**Description of the task**
Would you quote the material below from its first line through the line containing "its handle together.", exactly and with both ends included?

**Stored data**
★ ★ ★ ★ ★ ★ ★
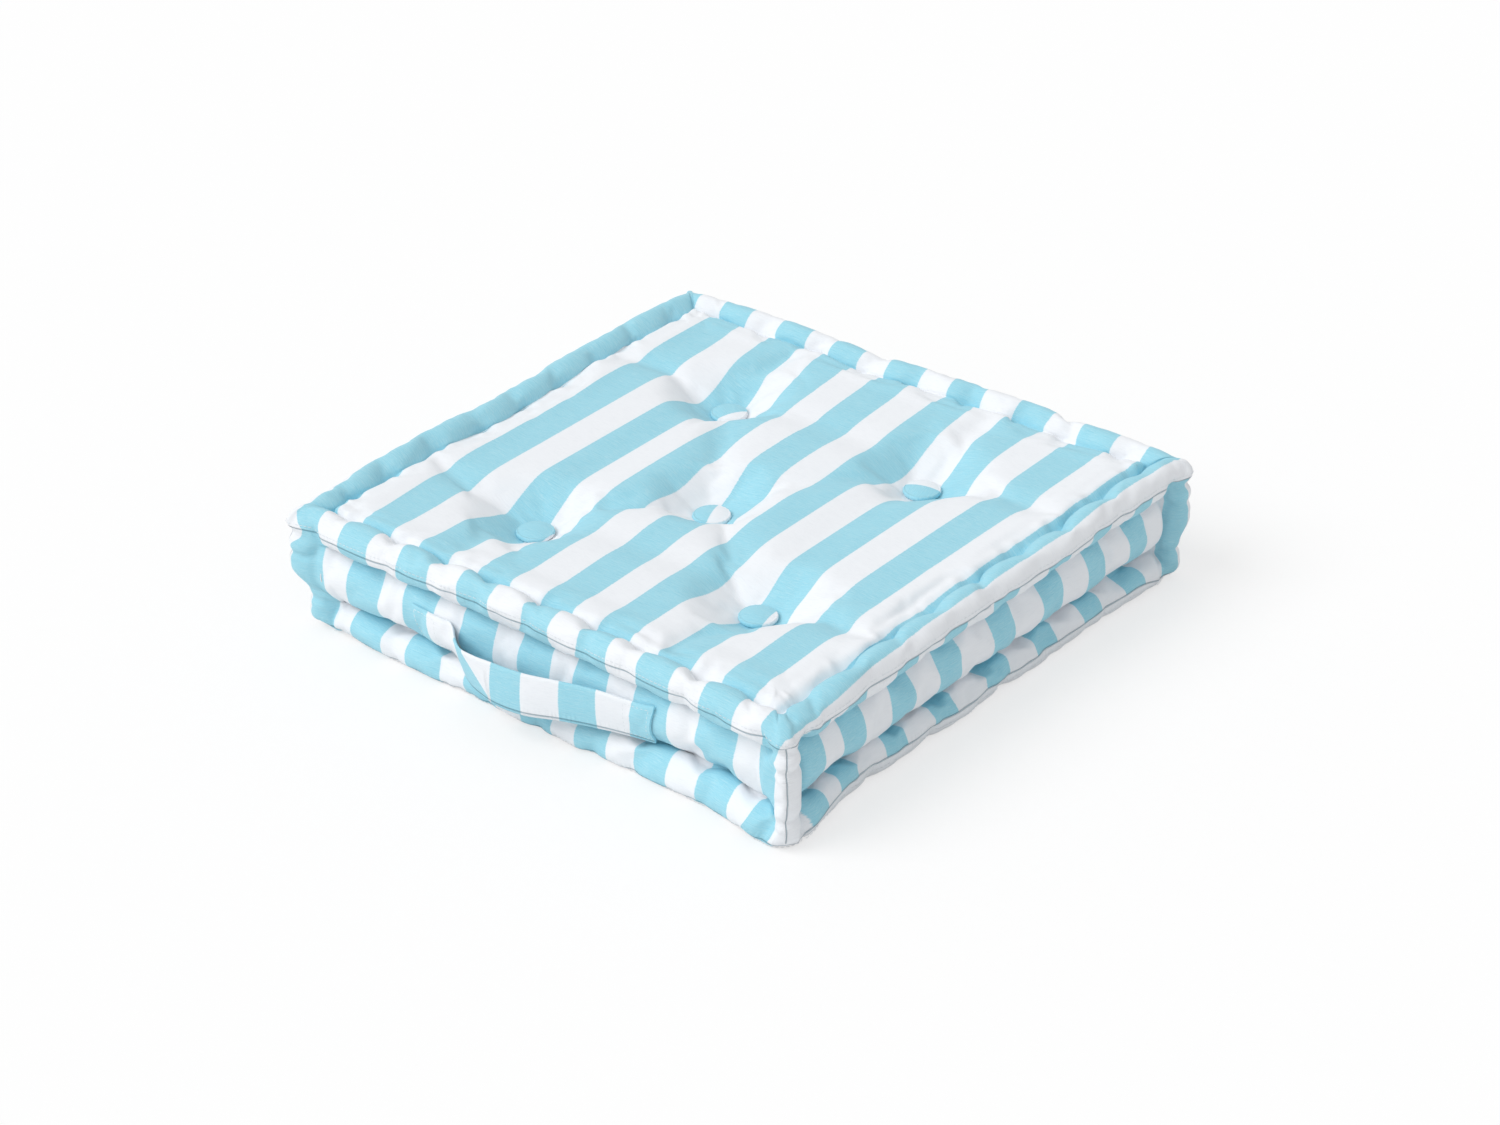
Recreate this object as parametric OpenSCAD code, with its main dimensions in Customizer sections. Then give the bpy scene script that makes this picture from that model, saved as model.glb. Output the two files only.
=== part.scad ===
// Square boxed floor cushion with rolled, tufted edges and one carrying handle.
// +Z is up and the cushion rests on z = 0. X runs along the handle side, which faces -Y.
// The origin lies on the floor, midway across the cushion and its handle together.

/* [Cushion] */
// Width and depth of the square cushion, over its edge rolls
cushion_side = 500; // [460:5:560]
// Height over the edge rolls
cushion_height = 104; // [100:1:120]
// Thickness of the cotton canvas
cloth = 1; // [0.8:0.1:1.2]
// How far the top field lies below the crest of the edge rolls
field_drop = 1; // [0:1:6]
// Radius of the field's edge, where it dips to the stitched groove
field_edge_r = 11; // [9:0.5:12]
// Clearance between the cover and the stuffing, and between masses of stuffing
stuffing_gap = 0.3; // [0.2:0.1:0.5]

/* [Edge rolls] */
// Diameter of the rolled edges round the top and the bottom
roll_d = 26; // [24:1:27]
// Diameter of the upright rolls at the four corners
corner_roll_d = 25; // [22:0.5:25]
// How far a roll and the field's edge bite into each other at the groove
groove_bite = 1; // [0.5:0.25:2]
// Depth of the stitched grooves in the wall, measured from the rolls' outer face
wall_groove_depth = 22; // [19:1:23]
// How far the fullest line of the wall lies inside the rolls' outer face
wall_setback = 7; // [5:1:9]
// Radius of the wall's bulge between its two grooves
wall_bulge_r = 30; // [28:1:31]
// Height of the seam between the bottom panel and the walls
bottom_seam_z = 5; // [4:0.5:6]
// How far below the centre line of the top roll its seam lies
top_seam_drop = 7; // [5:0.5:8]

/* [Tufting] */
// Distance between the left and right buttons
tuft_pitch_x = 214; // [190:2:230]
// Distance between the front and back buttons
tuft_pitch_y = 236; // [210:2:250]
// Depth of the top dimples
top_dimple_depth = 27; // [16:1:30]
// Depth of the bottom dimples, which hide the buttons under the cushion
bottom_dimple_depth = 20; // [14:1:22]
// Radius of a dimple where it runs out into the field
dimple_r = 62; // [45:1:65]
// Radius of the flat seat under a button
dimple_seat_r = 13; // [10:1:15]
// Radius of the needle hole through cloth and stuffing
twine_hole_r = 3.2; // [3.2:0.1:4]
// Diameter of the tufting twine
twine_d = 1.6; // [1.2:0.1:1.8]
// Slack between the twine and the button's wire loop
twine_slack = 0.3; // [0.2:0.1:0.3]

/* [Buttons] */
// Diameter of a covered button
button_d = 30; // [26:1:34]
// Height of a covered button, without its loop
button_height = 6.5; // [6:0.1:8]
// Radius of the button's rounded rim
button_rim_r = 2; // [1.8:0.1:2.2]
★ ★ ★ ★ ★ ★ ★
**The answer**
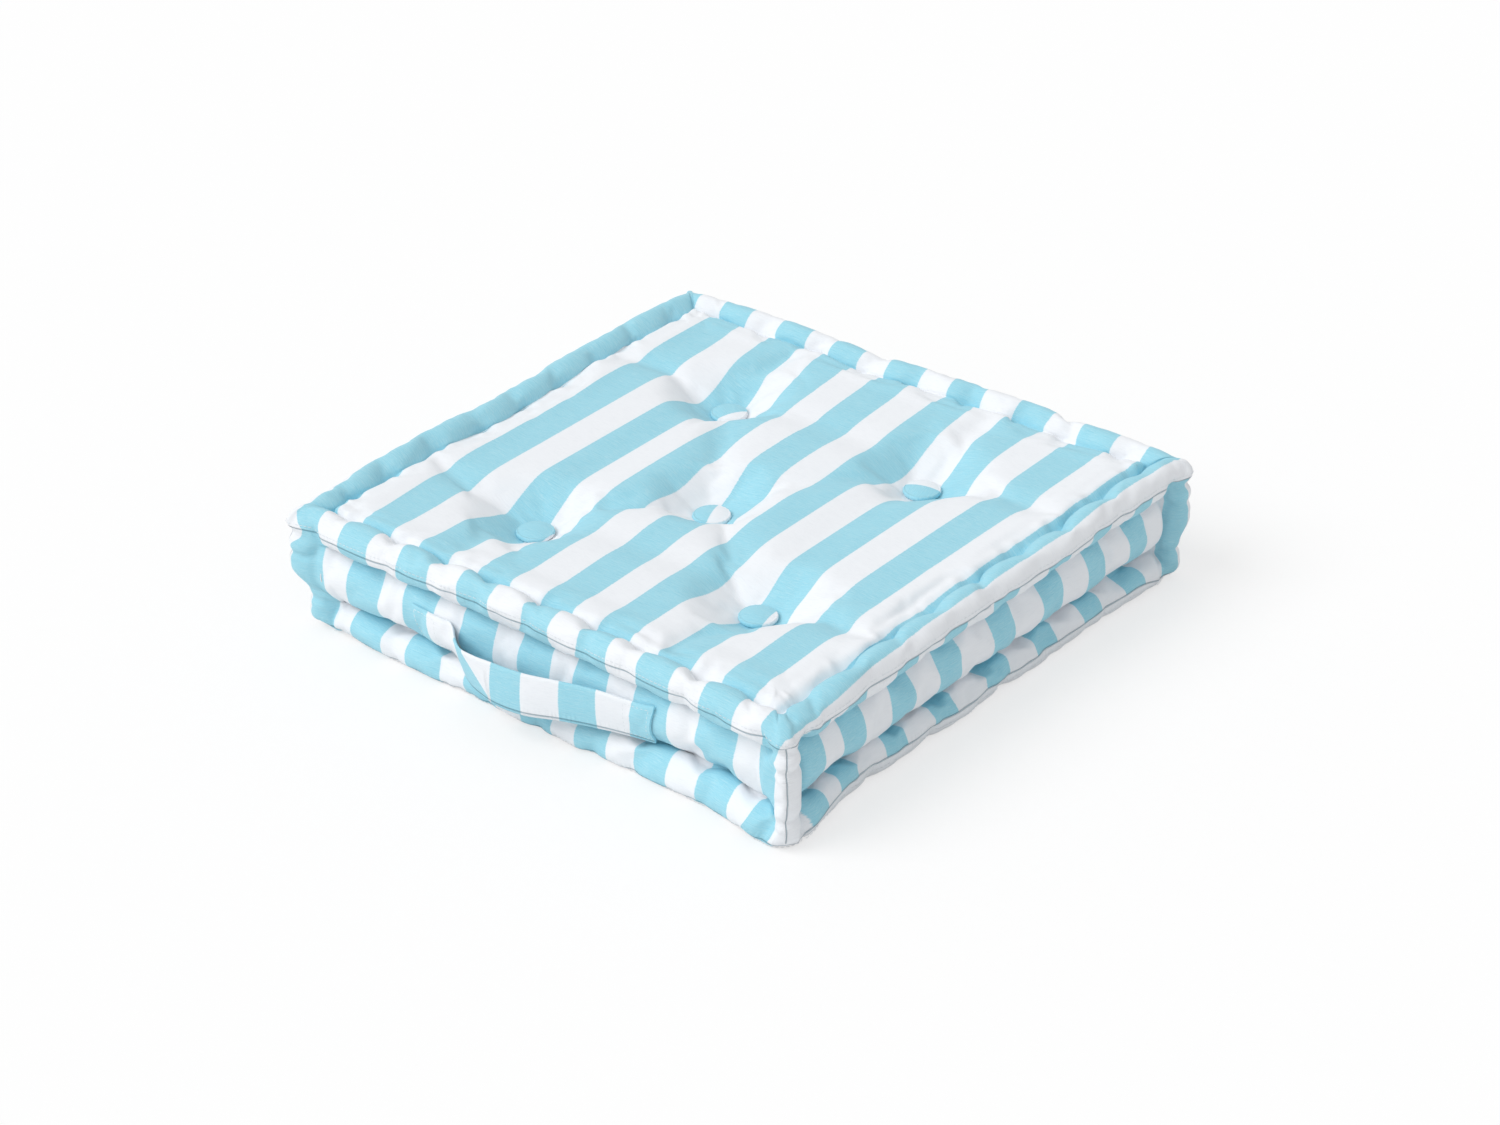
Recreate this object as parametric OpenSCAD code, with its main dimensions in Customizer sections. Then give the bpy scene script that makes this picture from that model, saved as model.glb. Output the two files only.
=== part.scad ===
// Square boxed floor cushion with rolled, tufted edges and one carrying handle.
// +Z is up and the cushion rests on z = 0. X runs along the handle side, which faces -Y.
// The origin lies on the floor, midway across the cushion and its handle together.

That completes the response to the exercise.